:: EXERCISE ::
The lines beneath this instruction, from the first through the one containing "# a plain bar", must be transcribed exactly; no other line belongs in the output.

▼

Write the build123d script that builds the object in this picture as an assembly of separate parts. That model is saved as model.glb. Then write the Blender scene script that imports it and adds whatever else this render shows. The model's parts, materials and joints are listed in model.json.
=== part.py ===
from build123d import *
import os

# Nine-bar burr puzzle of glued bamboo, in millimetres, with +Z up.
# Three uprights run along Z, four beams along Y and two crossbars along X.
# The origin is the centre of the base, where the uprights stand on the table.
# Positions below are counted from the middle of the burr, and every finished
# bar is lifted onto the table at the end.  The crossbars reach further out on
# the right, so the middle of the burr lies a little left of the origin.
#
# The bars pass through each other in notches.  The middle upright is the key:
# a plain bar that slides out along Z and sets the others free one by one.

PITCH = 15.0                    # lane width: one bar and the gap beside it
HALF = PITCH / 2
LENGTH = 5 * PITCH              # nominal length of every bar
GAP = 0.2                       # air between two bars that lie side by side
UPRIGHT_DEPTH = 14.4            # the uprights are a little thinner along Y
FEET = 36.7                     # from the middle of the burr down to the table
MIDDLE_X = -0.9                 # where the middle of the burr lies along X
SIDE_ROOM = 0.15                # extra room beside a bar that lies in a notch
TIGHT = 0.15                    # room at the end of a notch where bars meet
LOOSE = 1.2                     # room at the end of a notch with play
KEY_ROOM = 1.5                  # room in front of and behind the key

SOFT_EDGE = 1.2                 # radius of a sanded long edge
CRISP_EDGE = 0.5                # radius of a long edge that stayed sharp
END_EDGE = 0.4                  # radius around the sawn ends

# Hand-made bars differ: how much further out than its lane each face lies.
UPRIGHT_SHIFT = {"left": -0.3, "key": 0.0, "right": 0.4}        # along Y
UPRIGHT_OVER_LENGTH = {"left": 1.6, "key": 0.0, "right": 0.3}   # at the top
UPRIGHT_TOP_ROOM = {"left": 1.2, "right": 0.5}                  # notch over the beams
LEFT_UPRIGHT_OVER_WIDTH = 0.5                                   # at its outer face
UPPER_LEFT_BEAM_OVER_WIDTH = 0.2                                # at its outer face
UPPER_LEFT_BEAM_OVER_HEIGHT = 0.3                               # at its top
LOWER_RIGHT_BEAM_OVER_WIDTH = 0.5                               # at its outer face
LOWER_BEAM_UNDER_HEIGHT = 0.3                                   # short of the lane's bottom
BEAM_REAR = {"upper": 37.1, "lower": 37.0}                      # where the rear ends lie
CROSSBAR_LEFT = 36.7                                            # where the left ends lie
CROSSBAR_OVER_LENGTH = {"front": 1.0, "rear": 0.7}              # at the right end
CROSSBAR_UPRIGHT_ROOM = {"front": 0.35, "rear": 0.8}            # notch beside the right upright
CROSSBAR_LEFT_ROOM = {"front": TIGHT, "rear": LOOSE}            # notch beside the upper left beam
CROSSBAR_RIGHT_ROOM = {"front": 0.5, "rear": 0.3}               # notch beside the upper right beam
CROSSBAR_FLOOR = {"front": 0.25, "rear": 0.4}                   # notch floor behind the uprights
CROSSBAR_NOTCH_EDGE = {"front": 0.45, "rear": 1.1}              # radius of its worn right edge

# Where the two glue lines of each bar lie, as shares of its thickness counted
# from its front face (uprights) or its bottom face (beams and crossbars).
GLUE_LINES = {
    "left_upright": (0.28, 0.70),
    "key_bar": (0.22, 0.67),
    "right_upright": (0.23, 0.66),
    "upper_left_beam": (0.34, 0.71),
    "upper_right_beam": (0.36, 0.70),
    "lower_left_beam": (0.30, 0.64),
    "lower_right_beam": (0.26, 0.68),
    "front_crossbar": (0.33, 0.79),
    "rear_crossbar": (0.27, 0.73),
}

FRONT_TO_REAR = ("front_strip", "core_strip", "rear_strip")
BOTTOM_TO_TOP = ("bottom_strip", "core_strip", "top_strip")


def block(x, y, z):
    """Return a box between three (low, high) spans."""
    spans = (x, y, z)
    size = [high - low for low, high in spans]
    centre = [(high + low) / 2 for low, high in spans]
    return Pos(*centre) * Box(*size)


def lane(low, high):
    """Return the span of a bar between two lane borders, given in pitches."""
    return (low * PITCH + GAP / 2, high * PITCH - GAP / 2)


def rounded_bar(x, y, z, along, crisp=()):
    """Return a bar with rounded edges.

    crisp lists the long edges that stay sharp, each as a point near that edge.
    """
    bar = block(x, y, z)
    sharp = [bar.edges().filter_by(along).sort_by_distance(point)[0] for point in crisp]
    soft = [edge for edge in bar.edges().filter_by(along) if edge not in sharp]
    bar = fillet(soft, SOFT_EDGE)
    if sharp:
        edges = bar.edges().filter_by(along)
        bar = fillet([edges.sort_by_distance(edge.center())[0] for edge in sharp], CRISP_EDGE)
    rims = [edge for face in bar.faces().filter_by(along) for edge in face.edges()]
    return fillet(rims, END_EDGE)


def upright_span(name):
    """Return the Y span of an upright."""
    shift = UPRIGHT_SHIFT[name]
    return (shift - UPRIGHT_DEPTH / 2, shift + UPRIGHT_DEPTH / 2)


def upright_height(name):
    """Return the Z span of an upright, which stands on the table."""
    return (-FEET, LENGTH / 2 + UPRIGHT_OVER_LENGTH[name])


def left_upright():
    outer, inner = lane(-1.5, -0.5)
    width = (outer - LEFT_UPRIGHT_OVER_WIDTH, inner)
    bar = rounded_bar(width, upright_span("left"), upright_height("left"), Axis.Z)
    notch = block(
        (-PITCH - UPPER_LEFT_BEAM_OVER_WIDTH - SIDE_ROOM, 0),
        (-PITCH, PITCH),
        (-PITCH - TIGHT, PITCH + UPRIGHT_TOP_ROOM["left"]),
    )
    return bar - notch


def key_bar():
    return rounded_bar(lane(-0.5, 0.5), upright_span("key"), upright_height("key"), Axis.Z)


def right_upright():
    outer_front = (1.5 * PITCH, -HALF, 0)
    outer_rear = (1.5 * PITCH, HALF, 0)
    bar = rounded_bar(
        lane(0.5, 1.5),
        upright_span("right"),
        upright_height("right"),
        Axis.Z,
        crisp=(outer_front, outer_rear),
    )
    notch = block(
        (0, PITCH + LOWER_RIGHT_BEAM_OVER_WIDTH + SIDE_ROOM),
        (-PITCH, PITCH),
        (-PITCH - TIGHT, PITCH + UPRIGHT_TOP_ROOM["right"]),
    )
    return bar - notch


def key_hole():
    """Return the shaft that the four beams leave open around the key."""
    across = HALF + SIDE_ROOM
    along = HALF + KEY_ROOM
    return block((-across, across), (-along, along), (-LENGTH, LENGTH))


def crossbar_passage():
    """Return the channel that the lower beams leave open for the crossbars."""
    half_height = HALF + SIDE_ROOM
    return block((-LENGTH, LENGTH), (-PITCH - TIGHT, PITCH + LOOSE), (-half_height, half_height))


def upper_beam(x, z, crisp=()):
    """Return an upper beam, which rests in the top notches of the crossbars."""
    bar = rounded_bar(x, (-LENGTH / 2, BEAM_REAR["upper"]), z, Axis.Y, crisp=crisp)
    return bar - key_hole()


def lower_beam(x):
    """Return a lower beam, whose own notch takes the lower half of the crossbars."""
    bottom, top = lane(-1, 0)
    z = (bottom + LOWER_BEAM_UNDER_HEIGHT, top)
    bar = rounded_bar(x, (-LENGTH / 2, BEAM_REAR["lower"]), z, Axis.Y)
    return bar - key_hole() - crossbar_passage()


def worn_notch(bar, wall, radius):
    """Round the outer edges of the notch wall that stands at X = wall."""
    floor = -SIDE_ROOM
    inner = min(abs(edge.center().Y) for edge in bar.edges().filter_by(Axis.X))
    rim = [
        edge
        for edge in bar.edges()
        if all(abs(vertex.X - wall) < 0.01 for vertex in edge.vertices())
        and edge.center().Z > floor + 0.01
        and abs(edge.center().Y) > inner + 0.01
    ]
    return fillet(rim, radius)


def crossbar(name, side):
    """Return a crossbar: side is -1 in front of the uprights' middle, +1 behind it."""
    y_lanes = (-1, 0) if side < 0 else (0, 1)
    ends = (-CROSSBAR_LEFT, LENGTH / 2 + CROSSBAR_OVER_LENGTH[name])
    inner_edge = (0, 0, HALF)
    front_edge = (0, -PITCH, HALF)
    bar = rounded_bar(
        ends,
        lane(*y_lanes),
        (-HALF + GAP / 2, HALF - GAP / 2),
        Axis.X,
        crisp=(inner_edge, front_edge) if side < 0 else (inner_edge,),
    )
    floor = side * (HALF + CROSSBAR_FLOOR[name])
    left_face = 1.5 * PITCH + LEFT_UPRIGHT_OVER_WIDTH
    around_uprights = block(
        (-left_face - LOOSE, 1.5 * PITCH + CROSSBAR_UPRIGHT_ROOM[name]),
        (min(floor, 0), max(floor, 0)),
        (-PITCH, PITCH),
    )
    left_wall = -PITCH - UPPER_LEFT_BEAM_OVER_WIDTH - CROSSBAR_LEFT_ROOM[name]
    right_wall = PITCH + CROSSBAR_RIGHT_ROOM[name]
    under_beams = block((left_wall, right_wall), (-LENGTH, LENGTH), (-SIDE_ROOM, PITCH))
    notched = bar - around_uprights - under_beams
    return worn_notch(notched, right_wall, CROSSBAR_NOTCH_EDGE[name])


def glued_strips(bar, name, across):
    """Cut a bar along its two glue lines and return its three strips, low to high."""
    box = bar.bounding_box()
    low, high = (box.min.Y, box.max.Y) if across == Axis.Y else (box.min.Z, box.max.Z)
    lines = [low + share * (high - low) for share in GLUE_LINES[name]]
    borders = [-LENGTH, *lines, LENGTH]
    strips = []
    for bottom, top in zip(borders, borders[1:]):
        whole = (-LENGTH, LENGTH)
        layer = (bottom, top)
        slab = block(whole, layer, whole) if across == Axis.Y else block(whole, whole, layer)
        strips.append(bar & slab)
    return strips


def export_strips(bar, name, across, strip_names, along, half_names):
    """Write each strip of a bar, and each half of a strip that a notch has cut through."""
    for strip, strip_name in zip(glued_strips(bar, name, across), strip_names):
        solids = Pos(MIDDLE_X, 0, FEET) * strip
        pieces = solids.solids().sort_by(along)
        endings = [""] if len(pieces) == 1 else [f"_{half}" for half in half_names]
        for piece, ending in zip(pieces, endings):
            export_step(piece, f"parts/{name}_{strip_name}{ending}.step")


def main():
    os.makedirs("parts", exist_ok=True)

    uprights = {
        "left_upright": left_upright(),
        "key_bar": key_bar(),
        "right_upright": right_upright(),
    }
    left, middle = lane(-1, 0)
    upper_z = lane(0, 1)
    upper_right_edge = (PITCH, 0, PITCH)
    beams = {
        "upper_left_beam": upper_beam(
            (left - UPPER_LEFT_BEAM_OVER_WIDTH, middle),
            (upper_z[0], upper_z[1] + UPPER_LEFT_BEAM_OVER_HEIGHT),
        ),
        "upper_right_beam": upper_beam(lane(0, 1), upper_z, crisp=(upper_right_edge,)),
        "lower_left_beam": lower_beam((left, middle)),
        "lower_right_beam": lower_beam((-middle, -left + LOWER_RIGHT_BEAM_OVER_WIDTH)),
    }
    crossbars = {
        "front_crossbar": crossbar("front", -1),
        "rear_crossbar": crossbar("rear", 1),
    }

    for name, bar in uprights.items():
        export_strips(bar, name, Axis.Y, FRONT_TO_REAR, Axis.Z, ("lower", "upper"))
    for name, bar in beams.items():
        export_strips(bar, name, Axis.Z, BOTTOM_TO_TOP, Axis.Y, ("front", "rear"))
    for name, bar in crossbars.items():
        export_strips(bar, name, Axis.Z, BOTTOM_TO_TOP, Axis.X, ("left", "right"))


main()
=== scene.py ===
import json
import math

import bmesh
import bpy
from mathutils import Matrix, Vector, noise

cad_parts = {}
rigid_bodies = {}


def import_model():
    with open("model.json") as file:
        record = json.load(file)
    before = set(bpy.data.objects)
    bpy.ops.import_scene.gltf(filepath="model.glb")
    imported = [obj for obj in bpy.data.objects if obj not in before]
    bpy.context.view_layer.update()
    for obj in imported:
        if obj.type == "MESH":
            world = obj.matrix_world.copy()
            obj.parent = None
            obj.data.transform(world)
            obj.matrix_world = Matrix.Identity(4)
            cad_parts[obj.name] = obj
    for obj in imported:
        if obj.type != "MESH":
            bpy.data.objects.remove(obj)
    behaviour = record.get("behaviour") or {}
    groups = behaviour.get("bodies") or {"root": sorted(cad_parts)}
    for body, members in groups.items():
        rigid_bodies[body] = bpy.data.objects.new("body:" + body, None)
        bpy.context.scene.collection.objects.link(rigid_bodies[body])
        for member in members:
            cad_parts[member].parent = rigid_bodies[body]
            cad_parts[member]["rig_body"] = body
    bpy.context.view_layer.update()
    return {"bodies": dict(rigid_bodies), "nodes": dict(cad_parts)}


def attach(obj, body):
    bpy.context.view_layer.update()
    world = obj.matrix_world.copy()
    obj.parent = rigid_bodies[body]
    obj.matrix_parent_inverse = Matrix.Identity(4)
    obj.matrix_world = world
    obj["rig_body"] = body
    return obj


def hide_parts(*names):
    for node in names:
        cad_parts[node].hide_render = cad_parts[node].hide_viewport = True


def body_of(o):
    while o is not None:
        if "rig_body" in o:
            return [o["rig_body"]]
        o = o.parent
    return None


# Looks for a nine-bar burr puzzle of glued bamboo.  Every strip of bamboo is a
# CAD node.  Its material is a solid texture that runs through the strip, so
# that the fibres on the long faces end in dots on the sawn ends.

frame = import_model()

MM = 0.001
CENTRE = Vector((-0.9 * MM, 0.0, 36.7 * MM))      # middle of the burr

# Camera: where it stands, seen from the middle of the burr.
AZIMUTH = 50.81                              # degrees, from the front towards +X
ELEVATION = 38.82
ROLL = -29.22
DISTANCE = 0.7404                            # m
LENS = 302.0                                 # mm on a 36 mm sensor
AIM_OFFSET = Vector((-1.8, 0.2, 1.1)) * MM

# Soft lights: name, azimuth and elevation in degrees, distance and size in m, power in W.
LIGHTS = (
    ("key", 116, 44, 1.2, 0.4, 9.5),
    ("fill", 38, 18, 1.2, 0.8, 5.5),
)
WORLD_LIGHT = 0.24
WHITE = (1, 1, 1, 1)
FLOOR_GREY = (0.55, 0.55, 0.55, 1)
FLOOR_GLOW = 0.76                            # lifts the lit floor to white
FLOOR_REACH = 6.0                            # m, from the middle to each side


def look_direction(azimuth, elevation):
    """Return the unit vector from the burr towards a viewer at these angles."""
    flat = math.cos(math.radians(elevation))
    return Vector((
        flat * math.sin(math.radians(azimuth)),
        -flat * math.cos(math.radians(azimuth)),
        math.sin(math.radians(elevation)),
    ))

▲

:: FINAL RESULT ::
Write the build123d script that builds the object in this picture as an assembly of separate parts. That model is saved as model.glb. Then write the Blender scene script that imports it and adds whatever else this render shows. The model's parts, materials and joints are listed in model.json.
=== part.py ===
from build123d import *
import os

# Nine-bar burr puzzle of glued bamboo, in millimetres, with +Z up.
# Three uprights run along Z, four beams along Y and two crossbars along X.
# The origin is the centre of the base, where the uprights stand on the table.
# Positions below are counted from the middle of the burr, and every finished
# bar is lifted onto the table at the end.  The crossbars reach further out on
# the right, so the middle of the burr lies a little left of the origin.
#
# The bars pass through each other in notches.  The middle upright is the key:
# a plain bar that slides out along Z and sets the others free one by one.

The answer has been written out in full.